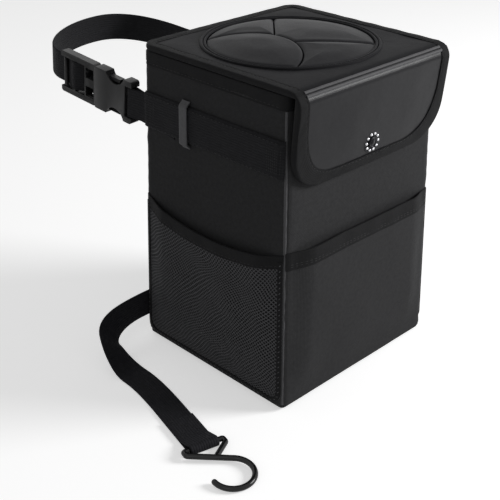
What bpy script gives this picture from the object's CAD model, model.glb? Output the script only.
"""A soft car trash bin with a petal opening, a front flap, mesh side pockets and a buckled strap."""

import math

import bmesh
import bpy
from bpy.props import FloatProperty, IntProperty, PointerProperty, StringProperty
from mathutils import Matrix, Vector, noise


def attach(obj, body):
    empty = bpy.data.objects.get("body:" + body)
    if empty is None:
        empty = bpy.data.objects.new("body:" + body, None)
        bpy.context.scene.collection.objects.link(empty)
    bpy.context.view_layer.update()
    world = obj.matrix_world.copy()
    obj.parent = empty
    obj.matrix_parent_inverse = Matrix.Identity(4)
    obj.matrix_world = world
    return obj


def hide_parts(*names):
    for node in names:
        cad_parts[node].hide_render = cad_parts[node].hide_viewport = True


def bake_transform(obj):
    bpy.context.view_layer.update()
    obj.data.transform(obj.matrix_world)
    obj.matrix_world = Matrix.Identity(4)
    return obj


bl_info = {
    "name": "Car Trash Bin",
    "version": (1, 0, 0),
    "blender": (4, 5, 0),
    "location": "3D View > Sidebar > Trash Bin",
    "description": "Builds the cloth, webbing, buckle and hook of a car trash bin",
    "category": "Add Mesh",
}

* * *

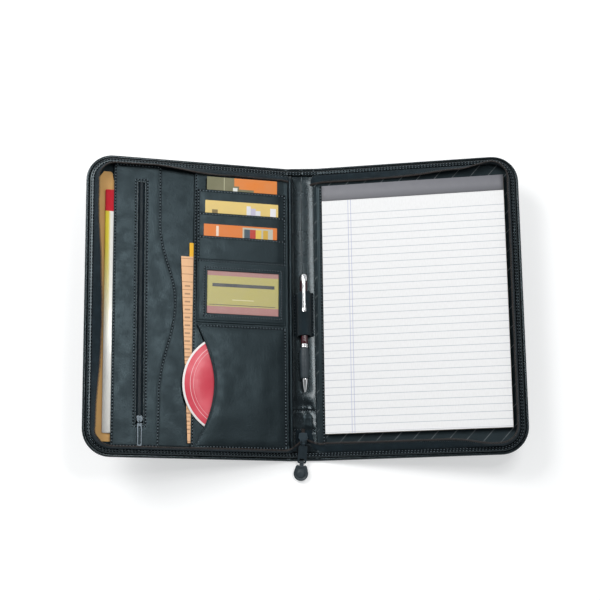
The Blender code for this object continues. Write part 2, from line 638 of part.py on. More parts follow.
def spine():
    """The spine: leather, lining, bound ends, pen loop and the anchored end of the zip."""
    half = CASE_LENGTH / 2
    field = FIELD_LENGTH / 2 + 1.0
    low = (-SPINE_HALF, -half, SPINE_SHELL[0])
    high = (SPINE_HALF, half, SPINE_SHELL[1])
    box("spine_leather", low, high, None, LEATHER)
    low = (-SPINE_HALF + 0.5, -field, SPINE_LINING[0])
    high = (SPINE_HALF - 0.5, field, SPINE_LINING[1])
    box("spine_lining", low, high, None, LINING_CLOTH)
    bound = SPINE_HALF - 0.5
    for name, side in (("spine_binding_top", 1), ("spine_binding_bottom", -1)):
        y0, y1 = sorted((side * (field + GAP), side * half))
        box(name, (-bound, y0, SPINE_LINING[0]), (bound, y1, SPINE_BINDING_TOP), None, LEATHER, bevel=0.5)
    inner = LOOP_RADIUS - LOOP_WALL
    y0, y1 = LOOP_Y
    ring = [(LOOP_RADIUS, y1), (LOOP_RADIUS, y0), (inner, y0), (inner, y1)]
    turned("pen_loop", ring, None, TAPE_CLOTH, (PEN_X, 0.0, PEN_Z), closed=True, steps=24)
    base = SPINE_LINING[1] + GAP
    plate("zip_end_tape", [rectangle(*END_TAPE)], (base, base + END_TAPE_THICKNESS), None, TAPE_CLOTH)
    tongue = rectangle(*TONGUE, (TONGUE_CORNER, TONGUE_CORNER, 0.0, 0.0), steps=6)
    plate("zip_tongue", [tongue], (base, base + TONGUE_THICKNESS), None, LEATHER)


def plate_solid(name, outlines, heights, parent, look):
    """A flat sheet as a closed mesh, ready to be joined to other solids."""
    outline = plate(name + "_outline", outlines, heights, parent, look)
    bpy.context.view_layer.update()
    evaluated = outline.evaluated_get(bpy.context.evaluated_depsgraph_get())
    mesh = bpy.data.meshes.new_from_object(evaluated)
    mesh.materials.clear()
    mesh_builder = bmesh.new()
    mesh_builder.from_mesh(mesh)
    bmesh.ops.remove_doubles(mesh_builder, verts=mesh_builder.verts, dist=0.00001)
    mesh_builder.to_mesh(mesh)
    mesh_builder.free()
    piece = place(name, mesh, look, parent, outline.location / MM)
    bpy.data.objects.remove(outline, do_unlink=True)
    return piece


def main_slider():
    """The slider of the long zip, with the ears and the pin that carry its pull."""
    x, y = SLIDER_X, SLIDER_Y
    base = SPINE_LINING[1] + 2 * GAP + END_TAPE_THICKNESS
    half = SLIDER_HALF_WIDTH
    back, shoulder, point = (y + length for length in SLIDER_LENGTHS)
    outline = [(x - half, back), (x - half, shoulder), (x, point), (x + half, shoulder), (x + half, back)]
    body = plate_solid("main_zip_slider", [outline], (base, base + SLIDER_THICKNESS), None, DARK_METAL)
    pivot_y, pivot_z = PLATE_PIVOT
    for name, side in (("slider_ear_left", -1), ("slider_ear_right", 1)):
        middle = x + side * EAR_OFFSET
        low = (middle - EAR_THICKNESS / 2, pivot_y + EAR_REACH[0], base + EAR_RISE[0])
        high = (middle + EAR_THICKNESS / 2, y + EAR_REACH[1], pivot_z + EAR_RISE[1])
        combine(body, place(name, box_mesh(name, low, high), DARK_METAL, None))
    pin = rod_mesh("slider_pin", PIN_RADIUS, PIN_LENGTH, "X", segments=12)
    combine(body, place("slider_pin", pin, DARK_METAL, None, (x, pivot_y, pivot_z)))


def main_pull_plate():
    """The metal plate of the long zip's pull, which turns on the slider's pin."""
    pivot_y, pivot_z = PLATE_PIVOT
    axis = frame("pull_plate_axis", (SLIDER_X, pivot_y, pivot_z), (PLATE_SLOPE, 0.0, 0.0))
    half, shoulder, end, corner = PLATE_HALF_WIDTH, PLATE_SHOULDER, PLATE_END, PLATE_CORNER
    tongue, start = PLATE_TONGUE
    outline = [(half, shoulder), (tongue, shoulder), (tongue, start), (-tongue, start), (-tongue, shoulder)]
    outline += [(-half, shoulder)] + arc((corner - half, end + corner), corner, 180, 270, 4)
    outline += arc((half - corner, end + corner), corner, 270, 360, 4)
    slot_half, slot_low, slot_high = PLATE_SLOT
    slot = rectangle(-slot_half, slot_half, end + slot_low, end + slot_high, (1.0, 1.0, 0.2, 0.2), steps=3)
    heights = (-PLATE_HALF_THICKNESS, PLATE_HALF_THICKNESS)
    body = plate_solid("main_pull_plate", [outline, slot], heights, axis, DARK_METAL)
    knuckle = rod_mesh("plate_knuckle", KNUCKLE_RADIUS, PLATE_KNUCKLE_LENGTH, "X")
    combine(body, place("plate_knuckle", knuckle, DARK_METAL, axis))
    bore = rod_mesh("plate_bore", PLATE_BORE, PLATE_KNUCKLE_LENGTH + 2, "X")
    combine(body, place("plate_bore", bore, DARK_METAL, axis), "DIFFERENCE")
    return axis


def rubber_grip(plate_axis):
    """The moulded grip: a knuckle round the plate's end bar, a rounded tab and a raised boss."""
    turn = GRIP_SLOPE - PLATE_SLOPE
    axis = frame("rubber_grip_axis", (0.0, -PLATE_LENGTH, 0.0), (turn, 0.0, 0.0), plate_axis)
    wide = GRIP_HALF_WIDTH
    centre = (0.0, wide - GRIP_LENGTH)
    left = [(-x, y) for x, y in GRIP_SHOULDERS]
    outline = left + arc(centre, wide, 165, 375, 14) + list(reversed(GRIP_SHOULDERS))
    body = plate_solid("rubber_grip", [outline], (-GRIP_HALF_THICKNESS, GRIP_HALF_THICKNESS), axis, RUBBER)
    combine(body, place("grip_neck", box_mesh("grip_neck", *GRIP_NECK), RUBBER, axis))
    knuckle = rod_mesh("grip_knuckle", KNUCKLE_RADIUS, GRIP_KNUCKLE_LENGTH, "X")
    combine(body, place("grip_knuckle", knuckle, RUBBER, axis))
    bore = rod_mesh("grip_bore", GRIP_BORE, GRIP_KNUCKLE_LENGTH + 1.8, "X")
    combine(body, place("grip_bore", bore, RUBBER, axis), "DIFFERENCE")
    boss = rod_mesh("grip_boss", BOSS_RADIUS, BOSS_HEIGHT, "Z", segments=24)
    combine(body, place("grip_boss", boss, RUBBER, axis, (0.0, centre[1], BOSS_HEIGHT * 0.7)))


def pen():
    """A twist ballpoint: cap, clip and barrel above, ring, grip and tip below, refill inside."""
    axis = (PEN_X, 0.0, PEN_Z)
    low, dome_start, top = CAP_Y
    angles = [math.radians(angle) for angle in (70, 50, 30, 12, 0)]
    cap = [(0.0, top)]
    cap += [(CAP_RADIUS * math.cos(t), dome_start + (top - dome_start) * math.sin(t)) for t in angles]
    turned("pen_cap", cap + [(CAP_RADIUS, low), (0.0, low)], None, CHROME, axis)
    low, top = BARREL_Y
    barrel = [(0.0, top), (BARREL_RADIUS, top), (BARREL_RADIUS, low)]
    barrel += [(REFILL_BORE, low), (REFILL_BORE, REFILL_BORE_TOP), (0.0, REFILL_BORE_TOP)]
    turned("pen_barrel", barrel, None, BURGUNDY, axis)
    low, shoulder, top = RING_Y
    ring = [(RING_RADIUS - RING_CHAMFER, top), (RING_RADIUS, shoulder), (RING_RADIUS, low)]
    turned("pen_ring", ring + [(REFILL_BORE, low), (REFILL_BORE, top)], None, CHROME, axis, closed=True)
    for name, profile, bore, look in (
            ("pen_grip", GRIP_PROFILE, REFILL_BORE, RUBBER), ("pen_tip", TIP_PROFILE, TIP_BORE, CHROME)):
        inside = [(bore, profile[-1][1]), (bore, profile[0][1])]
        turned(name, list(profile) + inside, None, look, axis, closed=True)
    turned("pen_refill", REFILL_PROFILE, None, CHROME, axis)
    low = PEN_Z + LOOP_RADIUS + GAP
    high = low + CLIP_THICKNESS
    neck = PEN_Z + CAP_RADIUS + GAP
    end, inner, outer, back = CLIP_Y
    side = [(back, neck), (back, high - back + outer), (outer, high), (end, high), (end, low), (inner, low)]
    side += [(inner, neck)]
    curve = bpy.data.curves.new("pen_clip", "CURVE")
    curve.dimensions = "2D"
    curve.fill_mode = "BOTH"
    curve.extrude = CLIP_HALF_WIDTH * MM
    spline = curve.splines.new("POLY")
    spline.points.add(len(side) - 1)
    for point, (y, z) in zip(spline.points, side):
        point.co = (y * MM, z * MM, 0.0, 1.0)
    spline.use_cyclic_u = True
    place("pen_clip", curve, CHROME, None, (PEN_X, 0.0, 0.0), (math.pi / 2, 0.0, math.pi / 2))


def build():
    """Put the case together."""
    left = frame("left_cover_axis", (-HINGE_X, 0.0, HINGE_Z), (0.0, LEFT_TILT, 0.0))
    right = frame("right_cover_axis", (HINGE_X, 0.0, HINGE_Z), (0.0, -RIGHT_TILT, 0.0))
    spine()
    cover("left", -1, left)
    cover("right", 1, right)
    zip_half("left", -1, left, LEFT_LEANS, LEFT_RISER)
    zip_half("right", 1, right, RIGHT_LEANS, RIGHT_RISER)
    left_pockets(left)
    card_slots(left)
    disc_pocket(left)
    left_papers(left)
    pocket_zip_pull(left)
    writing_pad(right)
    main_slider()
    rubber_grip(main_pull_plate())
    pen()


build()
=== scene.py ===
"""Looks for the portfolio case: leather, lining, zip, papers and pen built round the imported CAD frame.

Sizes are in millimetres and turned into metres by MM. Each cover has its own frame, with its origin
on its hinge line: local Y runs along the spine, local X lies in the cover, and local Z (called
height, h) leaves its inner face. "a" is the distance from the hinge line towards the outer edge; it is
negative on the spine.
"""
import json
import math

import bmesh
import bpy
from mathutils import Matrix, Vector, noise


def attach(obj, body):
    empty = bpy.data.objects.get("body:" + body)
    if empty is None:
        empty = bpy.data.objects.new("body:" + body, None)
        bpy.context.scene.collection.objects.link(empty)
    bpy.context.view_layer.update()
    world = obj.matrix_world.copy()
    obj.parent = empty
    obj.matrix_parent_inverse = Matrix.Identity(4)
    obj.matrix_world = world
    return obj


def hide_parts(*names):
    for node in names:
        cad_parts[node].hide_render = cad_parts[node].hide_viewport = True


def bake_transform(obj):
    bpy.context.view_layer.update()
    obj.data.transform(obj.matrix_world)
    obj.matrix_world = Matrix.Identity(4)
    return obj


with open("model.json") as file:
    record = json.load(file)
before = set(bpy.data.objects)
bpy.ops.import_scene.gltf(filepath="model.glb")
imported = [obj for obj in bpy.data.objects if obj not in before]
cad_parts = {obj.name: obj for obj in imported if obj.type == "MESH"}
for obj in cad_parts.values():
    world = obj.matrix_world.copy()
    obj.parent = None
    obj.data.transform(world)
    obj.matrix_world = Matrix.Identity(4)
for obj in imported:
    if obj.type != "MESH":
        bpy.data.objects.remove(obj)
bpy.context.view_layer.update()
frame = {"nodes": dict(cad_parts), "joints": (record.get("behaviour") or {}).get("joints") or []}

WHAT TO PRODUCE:
Set down, without any change, only the lines from the line that holds "The Blender code" through the line that holds "return piece", both lines included.

SOLUTION TO THE EXERCISE:
The Blender code for this object continues. Write part 2, from line 638 of part.py on. More parts follow.
def spine():
    """The spine: leather, lining, bound ends, pen loop and the anchored end of the zip."""
    half = CASE_LENGTH / 2
    field = FIELD_LENGTH / 2 + 1.0
    low = (-SPINE_HALF, -half, SPINE_SHELL[0])
    high = (SPINE_HALF, half, SPINE_SHELL[1])
    box("spine_leather", low, high, None, LEATHER)
    low = (-SPINE_HALF + 0.5, -field, SPINE_LINING[0])
    high = (SPINE_HALF - 0.5, field, SPINE_LINING[1])
    box("spine_lining", low, high, None, LINING_CLOTH)
    bound = SPINE_HALF - 0.5
    for name, side in (("spine_binding_top", 1), ("spine_binding_bottom", -1)):
        y0, y1 = sorted((side * (field + GAP), side * half))
        box(name, (-bound, y0, SPINE_LINING[0]), (bound, y1, SPINE_BINDING_TOP), None, LEATHER, bevel=0.5)
    inner = LOOP_RADIUS - LOOP_WALL
    y0, y1 = LOOP_Y
    ring = [(LOOP_RADIUS, y1), (LOOP_RADIUS, y0), (inner, y0), (inner, y1)]
    turned("pen_loop", ring, None, TAPE_CLOTH, (PEN_X, 0.0, PEN_Z), closed=True, steps=24)
    base = SPINE_LINING[1] + GAP
    plate("zip_end_tape", [rectangle(*END_TAPE)], (base, base + END_TAPE_THICKNESS), None, TAPE_CLOTH)
    tongue = rectangle(*TONGUE, (TONGUE_CORNER, TONGUE_CORNER, 0.0, 0.0), steps=6)
    plate("zip_tongue", [tongue], (base, base + TONGUE_THICKNESS), None, LEATHER)


def plate_solid(name, outlines, heights, parent, look):
    """A flat sheet as a closed mesh, ready to be joined to other solids."""
    outline = plate(name + "_outline", outlines, heights, parent, look)
    bpy.context.view_layer.update()
    evaluated = outline.evaluated_get(bpy.context.evaluated_depsgraph_get())
    mesh = bpy.data.meshes.new_from_object(evaluated)
    mesh.materials.clear()
    mesh_builder = bmesh.new()
    mesh_builder.from_mesh(mesh)
    bmesh.ops.remove_doubles(mesh_builder, verts=mesh_builder.verts, dist=0.00001)
    mesh_builder.to_mesh(mesh)
    mesh_builder.free()
    piece = place(name, mesh, look, parent, outline.location / MM)
    bpy.data.objects.remove(outline, do_unlink=True)
    return piece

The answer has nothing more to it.